- _Given problem_
Locate the lines that hold the string "data". Copy every such line.

________________________

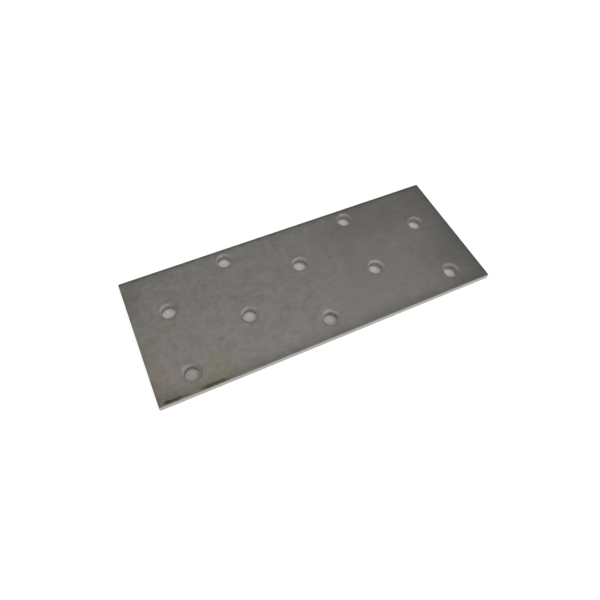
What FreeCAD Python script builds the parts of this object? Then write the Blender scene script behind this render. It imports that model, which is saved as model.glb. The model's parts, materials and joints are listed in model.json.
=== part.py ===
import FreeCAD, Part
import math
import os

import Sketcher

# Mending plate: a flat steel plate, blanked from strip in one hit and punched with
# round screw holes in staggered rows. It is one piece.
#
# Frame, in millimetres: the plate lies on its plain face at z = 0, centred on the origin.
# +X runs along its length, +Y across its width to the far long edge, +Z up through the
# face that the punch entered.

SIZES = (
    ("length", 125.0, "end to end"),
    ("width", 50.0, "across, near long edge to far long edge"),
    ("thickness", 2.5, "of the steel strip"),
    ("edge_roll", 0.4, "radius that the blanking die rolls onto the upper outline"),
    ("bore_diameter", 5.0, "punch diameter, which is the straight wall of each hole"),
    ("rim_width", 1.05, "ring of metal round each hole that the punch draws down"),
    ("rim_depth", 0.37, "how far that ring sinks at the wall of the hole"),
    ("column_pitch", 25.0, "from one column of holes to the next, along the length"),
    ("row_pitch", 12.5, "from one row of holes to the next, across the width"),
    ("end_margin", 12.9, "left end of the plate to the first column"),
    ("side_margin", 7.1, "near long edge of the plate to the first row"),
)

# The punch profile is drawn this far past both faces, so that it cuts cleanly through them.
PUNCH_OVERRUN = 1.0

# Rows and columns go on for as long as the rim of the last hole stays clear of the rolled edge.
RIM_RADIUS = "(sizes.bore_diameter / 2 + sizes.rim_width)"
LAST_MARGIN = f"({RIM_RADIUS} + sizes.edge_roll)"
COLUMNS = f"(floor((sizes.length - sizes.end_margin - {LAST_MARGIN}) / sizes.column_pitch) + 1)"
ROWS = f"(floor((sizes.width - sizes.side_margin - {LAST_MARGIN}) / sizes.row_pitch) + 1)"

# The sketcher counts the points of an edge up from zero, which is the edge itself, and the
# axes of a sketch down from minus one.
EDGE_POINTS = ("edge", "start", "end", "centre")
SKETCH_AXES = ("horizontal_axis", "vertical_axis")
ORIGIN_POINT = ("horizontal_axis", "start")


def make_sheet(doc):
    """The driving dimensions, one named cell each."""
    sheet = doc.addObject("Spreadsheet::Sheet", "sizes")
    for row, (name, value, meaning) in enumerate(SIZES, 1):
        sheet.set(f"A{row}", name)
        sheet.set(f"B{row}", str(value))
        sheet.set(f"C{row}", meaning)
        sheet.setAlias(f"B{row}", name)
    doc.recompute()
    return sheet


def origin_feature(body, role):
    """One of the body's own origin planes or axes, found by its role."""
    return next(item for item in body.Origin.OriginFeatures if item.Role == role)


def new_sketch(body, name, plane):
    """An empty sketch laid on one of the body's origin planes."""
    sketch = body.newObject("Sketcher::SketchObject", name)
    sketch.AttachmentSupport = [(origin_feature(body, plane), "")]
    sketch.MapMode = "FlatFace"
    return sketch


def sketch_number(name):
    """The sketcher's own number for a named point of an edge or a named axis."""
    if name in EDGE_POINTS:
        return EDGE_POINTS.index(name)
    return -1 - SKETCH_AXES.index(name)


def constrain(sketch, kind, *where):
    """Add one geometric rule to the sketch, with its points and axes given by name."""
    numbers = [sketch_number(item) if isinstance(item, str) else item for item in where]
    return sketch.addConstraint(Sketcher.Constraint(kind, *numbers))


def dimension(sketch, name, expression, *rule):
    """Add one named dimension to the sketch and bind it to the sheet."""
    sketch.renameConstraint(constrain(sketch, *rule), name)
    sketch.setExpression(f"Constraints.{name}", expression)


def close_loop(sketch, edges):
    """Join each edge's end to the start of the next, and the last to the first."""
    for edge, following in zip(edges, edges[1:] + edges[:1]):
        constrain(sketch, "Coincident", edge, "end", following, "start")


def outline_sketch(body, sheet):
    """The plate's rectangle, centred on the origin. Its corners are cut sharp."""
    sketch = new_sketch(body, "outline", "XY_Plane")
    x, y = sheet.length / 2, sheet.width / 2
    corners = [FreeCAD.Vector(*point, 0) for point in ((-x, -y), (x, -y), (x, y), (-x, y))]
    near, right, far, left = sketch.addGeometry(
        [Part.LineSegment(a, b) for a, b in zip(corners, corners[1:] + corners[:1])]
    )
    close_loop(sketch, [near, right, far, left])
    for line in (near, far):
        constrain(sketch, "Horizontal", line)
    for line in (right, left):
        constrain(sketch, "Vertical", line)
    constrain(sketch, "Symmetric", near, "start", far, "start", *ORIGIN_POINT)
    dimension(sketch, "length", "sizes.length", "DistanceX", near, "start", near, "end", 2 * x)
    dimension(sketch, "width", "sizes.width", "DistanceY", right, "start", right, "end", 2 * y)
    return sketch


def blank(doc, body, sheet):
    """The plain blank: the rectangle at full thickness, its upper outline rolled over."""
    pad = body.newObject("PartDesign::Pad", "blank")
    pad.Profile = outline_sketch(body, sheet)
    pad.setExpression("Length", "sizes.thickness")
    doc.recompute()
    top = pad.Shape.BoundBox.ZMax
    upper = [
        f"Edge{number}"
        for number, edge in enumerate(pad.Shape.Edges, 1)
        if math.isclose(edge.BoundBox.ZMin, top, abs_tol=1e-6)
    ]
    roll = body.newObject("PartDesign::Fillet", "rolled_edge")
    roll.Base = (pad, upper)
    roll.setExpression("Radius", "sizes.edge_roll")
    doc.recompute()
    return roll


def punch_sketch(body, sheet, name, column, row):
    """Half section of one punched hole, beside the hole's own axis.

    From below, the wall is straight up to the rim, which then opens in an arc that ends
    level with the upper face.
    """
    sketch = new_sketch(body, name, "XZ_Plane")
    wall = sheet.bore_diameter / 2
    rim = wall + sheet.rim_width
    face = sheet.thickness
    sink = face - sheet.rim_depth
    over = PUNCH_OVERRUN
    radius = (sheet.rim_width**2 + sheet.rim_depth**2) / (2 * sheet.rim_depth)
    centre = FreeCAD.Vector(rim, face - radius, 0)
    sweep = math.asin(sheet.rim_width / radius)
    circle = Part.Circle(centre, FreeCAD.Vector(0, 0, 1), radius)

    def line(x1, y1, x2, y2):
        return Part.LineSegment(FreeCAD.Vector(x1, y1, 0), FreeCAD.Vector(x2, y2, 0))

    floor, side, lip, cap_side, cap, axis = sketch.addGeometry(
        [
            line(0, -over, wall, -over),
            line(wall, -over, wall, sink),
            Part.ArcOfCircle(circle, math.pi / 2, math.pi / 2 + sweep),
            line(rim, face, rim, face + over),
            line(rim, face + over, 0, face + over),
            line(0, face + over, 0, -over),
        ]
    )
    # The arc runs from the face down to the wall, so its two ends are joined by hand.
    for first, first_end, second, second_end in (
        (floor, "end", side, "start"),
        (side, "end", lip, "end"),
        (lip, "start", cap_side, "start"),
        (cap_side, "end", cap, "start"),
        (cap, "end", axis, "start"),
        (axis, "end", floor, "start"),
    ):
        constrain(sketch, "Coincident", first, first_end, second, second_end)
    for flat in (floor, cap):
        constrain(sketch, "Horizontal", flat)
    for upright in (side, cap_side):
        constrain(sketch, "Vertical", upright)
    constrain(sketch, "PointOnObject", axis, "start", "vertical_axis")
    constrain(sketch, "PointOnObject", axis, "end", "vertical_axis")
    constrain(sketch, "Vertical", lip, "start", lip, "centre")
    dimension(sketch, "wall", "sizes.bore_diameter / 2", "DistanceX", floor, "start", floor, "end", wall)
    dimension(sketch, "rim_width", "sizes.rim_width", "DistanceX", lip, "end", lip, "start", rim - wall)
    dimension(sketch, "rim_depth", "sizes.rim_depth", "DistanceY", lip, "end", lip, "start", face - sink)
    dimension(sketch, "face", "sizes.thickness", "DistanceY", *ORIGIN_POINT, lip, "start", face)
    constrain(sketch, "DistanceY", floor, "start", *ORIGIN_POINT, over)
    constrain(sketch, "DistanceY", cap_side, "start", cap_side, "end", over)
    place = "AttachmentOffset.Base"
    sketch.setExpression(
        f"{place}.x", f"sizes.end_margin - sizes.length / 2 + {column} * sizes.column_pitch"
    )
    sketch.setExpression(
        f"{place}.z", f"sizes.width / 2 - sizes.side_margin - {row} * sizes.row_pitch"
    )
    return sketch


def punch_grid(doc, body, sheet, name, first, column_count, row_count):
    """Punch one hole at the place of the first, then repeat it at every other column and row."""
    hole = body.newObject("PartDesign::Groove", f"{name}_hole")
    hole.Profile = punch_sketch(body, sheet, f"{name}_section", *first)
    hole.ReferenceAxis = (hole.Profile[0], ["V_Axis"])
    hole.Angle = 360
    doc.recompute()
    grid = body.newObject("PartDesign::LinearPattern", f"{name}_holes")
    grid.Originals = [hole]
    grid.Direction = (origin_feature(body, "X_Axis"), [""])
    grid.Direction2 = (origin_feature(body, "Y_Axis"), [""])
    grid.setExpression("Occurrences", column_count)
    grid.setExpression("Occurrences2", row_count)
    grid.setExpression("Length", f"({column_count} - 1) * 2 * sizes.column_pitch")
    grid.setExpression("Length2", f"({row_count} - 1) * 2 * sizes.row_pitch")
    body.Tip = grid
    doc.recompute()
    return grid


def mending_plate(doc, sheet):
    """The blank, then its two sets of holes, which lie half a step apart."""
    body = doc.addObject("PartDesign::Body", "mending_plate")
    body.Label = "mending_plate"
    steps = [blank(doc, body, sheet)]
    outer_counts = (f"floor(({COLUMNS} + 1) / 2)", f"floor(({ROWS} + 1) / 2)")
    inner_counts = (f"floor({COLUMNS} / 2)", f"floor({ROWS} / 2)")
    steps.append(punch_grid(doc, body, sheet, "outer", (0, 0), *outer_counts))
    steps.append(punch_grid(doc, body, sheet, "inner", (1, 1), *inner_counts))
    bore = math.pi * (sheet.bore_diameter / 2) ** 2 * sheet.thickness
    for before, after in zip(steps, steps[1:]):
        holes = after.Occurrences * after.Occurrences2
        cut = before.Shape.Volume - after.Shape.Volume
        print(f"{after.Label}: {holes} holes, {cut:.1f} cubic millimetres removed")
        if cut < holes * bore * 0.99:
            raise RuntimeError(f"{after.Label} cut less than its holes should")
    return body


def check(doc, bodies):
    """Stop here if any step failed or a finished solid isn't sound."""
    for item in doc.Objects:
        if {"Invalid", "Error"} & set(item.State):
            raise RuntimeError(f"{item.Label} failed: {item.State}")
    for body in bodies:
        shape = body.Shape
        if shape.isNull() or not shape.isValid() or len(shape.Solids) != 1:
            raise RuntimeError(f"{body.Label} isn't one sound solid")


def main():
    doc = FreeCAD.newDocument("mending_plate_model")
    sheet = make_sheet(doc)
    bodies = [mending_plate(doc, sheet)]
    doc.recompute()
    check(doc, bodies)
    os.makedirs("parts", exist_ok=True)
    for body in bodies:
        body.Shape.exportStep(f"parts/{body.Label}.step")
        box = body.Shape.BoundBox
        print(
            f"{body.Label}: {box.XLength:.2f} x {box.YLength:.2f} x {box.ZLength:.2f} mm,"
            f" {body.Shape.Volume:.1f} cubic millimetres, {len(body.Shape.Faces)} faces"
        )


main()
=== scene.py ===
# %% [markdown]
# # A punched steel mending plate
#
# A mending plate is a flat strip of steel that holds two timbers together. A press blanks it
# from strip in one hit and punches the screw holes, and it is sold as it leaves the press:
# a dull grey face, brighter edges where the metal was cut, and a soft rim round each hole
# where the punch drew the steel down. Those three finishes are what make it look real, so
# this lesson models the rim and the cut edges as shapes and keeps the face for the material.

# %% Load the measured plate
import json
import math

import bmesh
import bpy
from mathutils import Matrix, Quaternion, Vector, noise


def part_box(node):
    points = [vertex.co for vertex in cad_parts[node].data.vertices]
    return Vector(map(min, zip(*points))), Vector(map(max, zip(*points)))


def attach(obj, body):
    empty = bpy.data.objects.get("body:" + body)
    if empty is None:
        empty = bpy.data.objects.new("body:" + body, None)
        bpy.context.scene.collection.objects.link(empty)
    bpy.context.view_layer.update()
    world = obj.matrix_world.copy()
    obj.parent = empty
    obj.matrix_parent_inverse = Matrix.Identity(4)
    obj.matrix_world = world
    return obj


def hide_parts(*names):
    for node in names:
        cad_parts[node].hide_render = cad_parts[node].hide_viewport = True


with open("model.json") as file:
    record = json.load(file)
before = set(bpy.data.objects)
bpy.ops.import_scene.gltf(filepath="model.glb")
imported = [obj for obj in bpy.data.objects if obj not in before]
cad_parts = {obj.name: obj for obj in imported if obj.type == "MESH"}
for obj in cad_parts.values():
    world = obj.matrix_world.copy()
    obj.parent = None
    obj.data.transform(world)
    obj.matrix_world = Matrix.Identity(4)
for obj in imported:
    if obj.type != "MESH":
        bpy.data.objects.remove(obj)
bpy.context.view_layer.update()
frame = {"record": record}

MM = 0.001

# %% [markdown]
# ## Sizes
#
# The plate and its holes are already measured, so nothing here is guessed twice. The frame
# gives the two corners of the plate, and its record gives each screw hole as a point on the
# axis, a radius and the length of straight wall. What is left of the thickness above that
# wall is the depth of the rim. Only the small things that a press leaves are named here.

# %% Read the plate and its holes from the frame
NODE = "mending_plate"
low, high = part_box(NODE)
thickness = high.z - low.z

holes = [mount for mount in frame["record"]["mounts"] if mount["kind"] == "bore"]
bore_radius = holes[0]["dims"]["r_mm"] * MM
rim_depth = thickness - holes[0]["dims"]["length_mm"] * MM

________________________

- _Correct output_
    points = [vertex.co for vertex in cad_parts[node].data.vertices]
    empty = bpy.data.objects.get("body:" + body)
        empty = bpy.data.objects.new("body:" + body, None)
before = set(bpy.data.objects)
imported = [obj for obj in bpy.data.objects if obj not in before]
    obj.data.transform(world)
        bpy.data.objects.remove(obj)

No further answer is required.